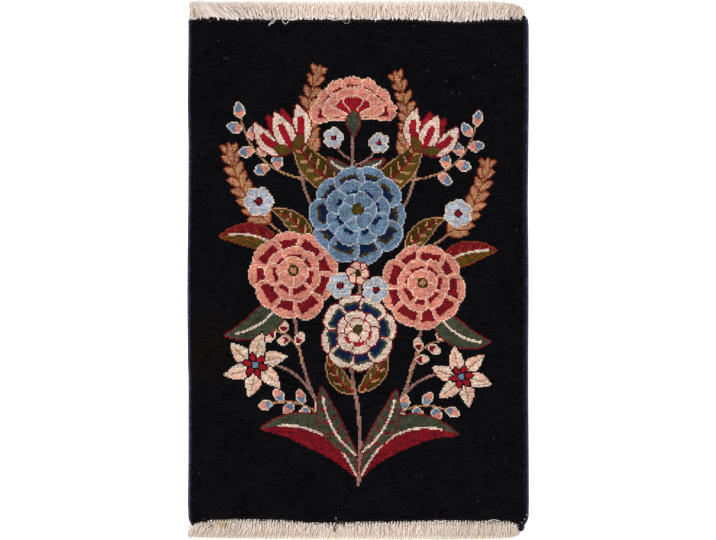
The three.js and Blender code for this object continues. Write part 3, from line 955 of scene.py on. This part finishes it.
tree.links.new(bump, shader.inputs["Normal"])
for side, selvedge in selvedges.items():
    selvedge.data.materials.append(overcast)
    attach(selvedge, "root")
    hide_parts("selvedge_" + side)


# The fringes. The cotton warps run out of both ends of the weave and lie on the floor in locks. Deep
# ones lie flat and close, darkened as painted shade; over them each warp comes apart into its plies,
# which wander and cross.
FRINGE_REACHES = {
    "at": [-300, -284, -233, -150, -47, 96, 183, 240, 268, 284, 291],
    "upper": [30.4, 31.4, 31, 31.4, 32, 33.2, 33, 32, 28.5, 21, 13],
    "lower": [25, 27.2, 29, 30, 30.8, 31.2, 30.6, 29.9, 28.3, 25.5, 23],
}
# How far the tips lean to the right of the roots, and how soon: below 1 they turn off at the root
FRINGE_LEANS = {
    "at": [-300, -282, -262, -240, -222, -205, -185, -160, -120, 0, 120, 200, 260, 278, 291],
    "upper": [-2, -7, -21, -37, -34, -25, -17, -9, -2, 0, 2, 4, 7, 10, 9],
    "upper turn": [1.3, 1.3, 1, 0.8, 0.9, 1, 1.1, 1.3, 1.3, 1.3, 1.3, 1.3, 1.1, 0.9, 0.8],
    "lower": [-14, -15, -13, -10, -9, -9, -7, -4, -2, 0, -0.5, 0.5, 1, 0, -2],
    "lower turn": [0.5, 0.7, 1.1, 1.3, 1.3, 1.3, 1.3, 1.3, 1.3, 1.3, 1.3, 1.3, 1.3, 1.3, 1.3],
}
FRINGE_TONES = {
    "at": [-300, -200, -60, 120, 200, 291],
    "upper": [0.9, 0.91, 1.04, 1, 0.92, 0.88],
    "lower": [0.9, 0.91, 0.98, 0.95, 0.88, 0.85],
}
STRAYING = {"upper": 1.8, "lower": 0.75}  # how much the plies of each end wander
# How strongly each end's deep plies are darkened as painted shade, and its top plies lightened as painted
# light
LAYER_LIGHT_AND_SHADE = {
    "at": [-300, -275, -190, -120, 291],
    "upper": [0.7, 1.35, 1.45, 0.85, 0.8],
    "lower": [0.8, 0.8, 0.8, 0.72, 0.6],
}
CURLS = {"upper": 80, "lower": 8}
CURL_TOP = 8.3
CURL_FALL = 2.2
CURL_RADII = (0.45, 0.8)
CURL_MARGINS = (8, -16)  # no curl lies nearer than this to the left end of the fringe and the right
YARN_STEPS = 9
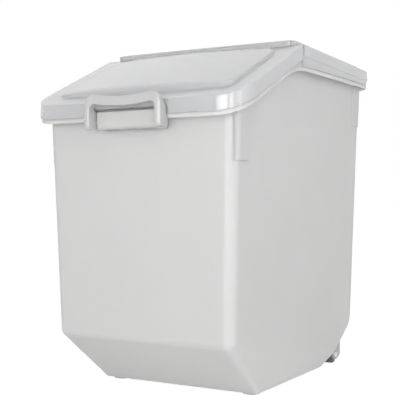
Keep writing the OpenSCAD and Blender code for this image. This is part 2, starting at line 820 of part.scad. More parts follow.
module wheel_housing() {
    difference() {
        translate([wheel_x, 0, 0]) across(housing_w)
            polygon([
                [axle_y - 2 * cheek_r, bevel_z(axle_y - 2 * cheek_r) - stud_seat],
                [axle_y - cheek_r, axle_z - cheek_r / 2], [axle_y - cheek_r / 2, axle_z - cheek_r],
                [axle_y + cheek_r / 2, axle_z - cheek_r], [housing_back_y - 3, axle_z - 3.5],
                [housing_back_y, axle_z], [housing_back_y, bevel_z(housing_back_y) - stud_seat]
            ]);
        // wheel pocket, open below and in front
        at_axle() cylinder(r = pocket_r, h = pocket_w, center = true);
        translate([wheel_x, 0, 0]) {
            block([-pocket_w / 2, axle_y - pocket_r, -past],
                  [pocket_w / 2, axle_y + pocket_r, axle_z]);
            block([-pocket_w / 2, axle_y - 2 * pocket_r, -past],
                  [pocket_w / 2, axle_y - cheek_r, axle_z + 1]);
        }
        at_axle() cylinder(r = axle_r + press_fit, h = housing_w + 2 * past, center = true);
    }
    // snap studs through the tub's rear bevel
    at_studs() {
        translate([0, 0, -past]) cylinder(r = stud_r, h = past + tub_wall + 2 * push_gap);
        translate([0, 0, tub_wall + push_gap])
            cylinder(r1 = stud_r + stud_lip, r2 = stud_r - stud_lip, h = 2.4);
    }
}

module wheel() difference() {
    at_axle() cylinder(r = wheel_r - tyre_t, h = wheel_w - 2 * tyre_edge / 3, center = true);
    // dished faces round the hub
    at_axle() for (m = [0, 1]) mirror([0, 0, m])
        translate([0, 0, wheel_w / 2 - wheel_dish]) difference() {
            cylinder(r = wheel_r - tyre_t - 1.6, h = wheel_dish + past);
            translate([0, 0, -past]) cylinder(r = wheel_hub_r, h = wheel_dish + 3 * past);
        }
    at_axle() cylinder(r = axle_r + axle_fit, h = wheel_w + 2 * past, center = true);
}

module tyre() {
    edge_x = wheel_w / 2;
    at_axle() rotate_extrude()
        polygon([
            [wheel_r - tyre_t, -edge_x], [wheel_r - tyre_edge / 2, -edge_x],
            [wheel_r, tyre_edge - edge_x], [wheel_r, edge_x - tyre_edge],
            [wheel_r - tyre_edge / 2, edge_x], [wheel_r - tyre_t, edge_x]
        ]);
}

// An axle with its head at the inner cheek
module axle() at_axle() {
    translate([0, 0, -housing_w / 2 - axle_cap_t]) cylinder(r = axle_cap_r, h = axle_cap_t);
    translate([0, 0, -housing_w / 2 - skin])
        cylinder(r = axle_r, h = housing_w + axle_cap_t / 2);
}

module axle_cap() at_axle() translate([0, 0, housing_w / 2]) difference() {
    cylinder(r1 = axle_cap_r, r2 = axle_cap_r - 0.5, h = axle_cap_t);
    translate([0, 0, -past])
        cylinder(r = axle_r + press_fit, h = past + axle_cap_t / 2);
}

module wheel_housing_right() color([0.72, 0.73, 0.74]) placed() wheel_housing();
module wheel_housing_left() color([0.72, 0.73, 0.74]) placed()
    mirror([1, 0, 0]) wheel_housing();
module wheel_right() color([0.35, 0.36, 0.37]) placed() wheel();
module wheel_left() color([0.35, 0.36, 0.37]) placed() mirror([1, 0, 0]) wheel();
module tyre_right() color([0.12, 0.12, 0.13]) placed() tyre();
module tyre_left() color([0.12, 0.12, 0.13]) placed() mirror([1, 0, 0]) tyre();
module axle_right() color([0.75, 0.76, 0.78]) placed() axle();
module axle_left() color([0.75, 0.76, 0.78]) placed() mirror([1, 0, 0]) axle();
module axle_cap_right() color("white") placed() axle_cap();
module axle_cap_left() color("white") placed() mirror([1, 0, 0]) axle_cap();

// ---- feet ----

module front_foot() translate([foot_x, base_front_y + foot_run, 0]) rotate_extrude()
    polygon([[0, 0], [foot_r - 1, 0], [foot_r, 1], [foot_r, base_lift], [0, base_lift]]);

module front_foot_right() color([0.8, 0.81, 0.82]) placed() front_foot();
module front_foot_left() color([0.8, 0.81, 0.82]) placed() mirror([1, 0, 0]) front_foot();

tub();
rear_cover();
flip_lid();
lid_seal();
hinge_pin_left();
hinge_pin_right();
latch_handle();
wheel_housing_left();
wheel_housing_right();
wheel_left();
wheel_right();
tyre_left();
tyre_right();
axle_left();
axle_right();
axle_cap_left();
axle_cap_right();
front_foot_left();
front_foot_right();
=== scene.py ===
import math

import bmesh
import bpy
from bpy.props import FloatProperty, FloatVectorProperty, IntProperty, PointerProperty
from mathutils import Matrix, Vector


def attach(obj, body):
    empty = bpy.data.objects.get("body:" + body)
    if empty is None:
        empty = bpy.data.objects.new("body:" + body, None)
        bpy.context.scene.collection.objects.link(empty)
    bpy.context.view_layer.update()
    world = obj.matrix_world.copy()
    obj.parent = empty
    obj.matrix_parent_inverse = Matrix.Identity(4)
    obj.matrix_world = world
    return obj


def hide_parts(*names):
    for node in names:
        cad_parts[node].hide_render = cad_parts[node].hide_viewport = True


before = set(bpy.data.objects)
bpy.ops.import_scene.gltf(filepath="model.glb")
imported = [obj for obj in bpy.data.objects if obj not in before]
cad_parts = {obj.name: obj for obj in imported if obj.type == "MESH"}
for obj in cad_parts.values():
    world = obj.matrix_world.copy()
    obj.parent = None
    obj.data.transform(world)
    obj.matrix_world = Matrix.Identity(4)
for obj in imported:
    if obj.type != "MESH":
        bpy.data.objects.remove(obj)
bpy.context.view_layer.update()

bl_info = {
    "name": "Rice Bin",
    "version": (1, 0, 0),
    "blender": (4, 5, 0),
    "location": "View3D > Sidebar > Rice Bin",
    "description": "Dresses a wheeled rice bin with a flip lid in moulded plastic",
    "category": "Object",
}

MM = 0.001
SIDES = ((-1, "left"), (1, "right"))

# Every size below is in millimetres. Places are measured from the tub's own middle, as
# in the construction, and BIN_Y moves them into the frame.
TUB_W, TUB_D, TUB_WALL, DRAFT, TUB_R = 240.0, 356.0, 2.4, 1.66, 12.0
LID_REACH, LID_R, LID_T, SKIRT = 15.5, 32.0, 2.2, 16.5
LID_FRONT_Z, RIDGE_Z, LID_REAR_Z = 322.0, 391.0, 384.0
HALF_W, HALF_D = TUB_W / 2, TUB_D / 2
LID_HW, LID_HD = HALF_W + LID_REACH, HALF_D + LID_REACH
FRONT_RUN = 152.5
RIDGE_Y = -LID_HD + FRONT_RUN
FRONT_SLOPE = (RIDGE_Z - LID_FRONT_Z) / FRONT_RUN
REAR_SLOPE = (RIDGE_Z - LID_REAR_Z) / (LID_HD - RIDGE_Y)
RIM_Z = LID_FRONT_Z - SKIRT
FLANGE_GAP, FLANGE_REACH, RIM_BEND_R, COVER_BAND = 0.6, 13.7, 130.0, 12.5
LATCH_FRONT = -205.54
BIN_Y = (-LATCH_FRONT - LID_HD) / 2
PART_GAP = 0.7
FLIP_H, REAR_H, PANEL_R = 7.3, 7.3, 9.0
FLIP_HW, REAR_HW = LID_HW - 24.5, LID_HW - 12.5
FLIP_PANEL = (-LID_HD + 21.5, RIDGE_Y - 20.0)
REAR_PANEL = (RIDGE_Y + 1.6, LID_HD - 22.0)
HINGE_Y, HINGE_Z, HINGE_X = RIDGE_Y - 3.6, RIDGE_Z - 3.5, 72.0
KNUCKLE_HALF, EAR_OUT, EAR_HALF, HINGE_R, HINGE_BORE = 13.5, 17.9, 4.0, 4.0, 2.06
FLIP_CROWN, REAR_CROWN, LIP_DEPTH, PAD_DEPTH = 3.4, 0.3, 5.0, 50.0
FRONT_DROP, REAR_DROP, LEVEL_DROP = 4.7, 2.5, 5.4
SEAL_R, SEAL_DROP = 10.8, 3.2
PIVOT_Y, PIVOT_Z = -191.0, 299.5
LEG_END = 7.3
NOTCH_HW, NOTCH_Z = 49.3, RIM_Z + 8.0
NOTCH_MARKS = (-NOTCH_HW - 0.3, -NOTCH_HW + 0.3, 0, NOTCH_HW - 0.3, NOTCH_HW + 0.3)
WHEEL_X, AXLE_Y, WHEEL_R, WHEEL_W = 92.5, 134.0, 11.5, 15.0


def lid_z(y):
    """Height of the lids' top edge: up the front slope to the ridge, then gently down."""
    return RIDGE_Z + (y - RIDGE_Y) * (FRONT_SLOPE if y < RIDGE_Y else -REAR_SLOPE)


def rim_z(y):
    """Height of the flange's top: up the front slope, round a bend and level behind."""
    level, rise = LID_REAR_Z - SKIRT - FLANGE_GAP, math.atan(FRONT_SLOPE)
    bend_y = (RIDGE_Y - (RIDGE_Z - LID_REAR_Z) / FRONT_SLOPE
              + RIM_BEND_R * math.tan(rise / 2))
    if y > bend_y:
        return level
    if y < bend_y - RIM_BEND_R * math.sin(rise):
        return lid_z(y) - SKIRT - FLANGE_GAP
    return level - RIM_BEND_R + math.sqrt(RIM_BEND_R ** 2 - (bend_y - y) ** 2)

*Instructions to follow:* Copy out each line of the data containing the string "update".

*Output for this exercise:*
    bpy.context.view_layer.update()
bpy.context.view_layer.update()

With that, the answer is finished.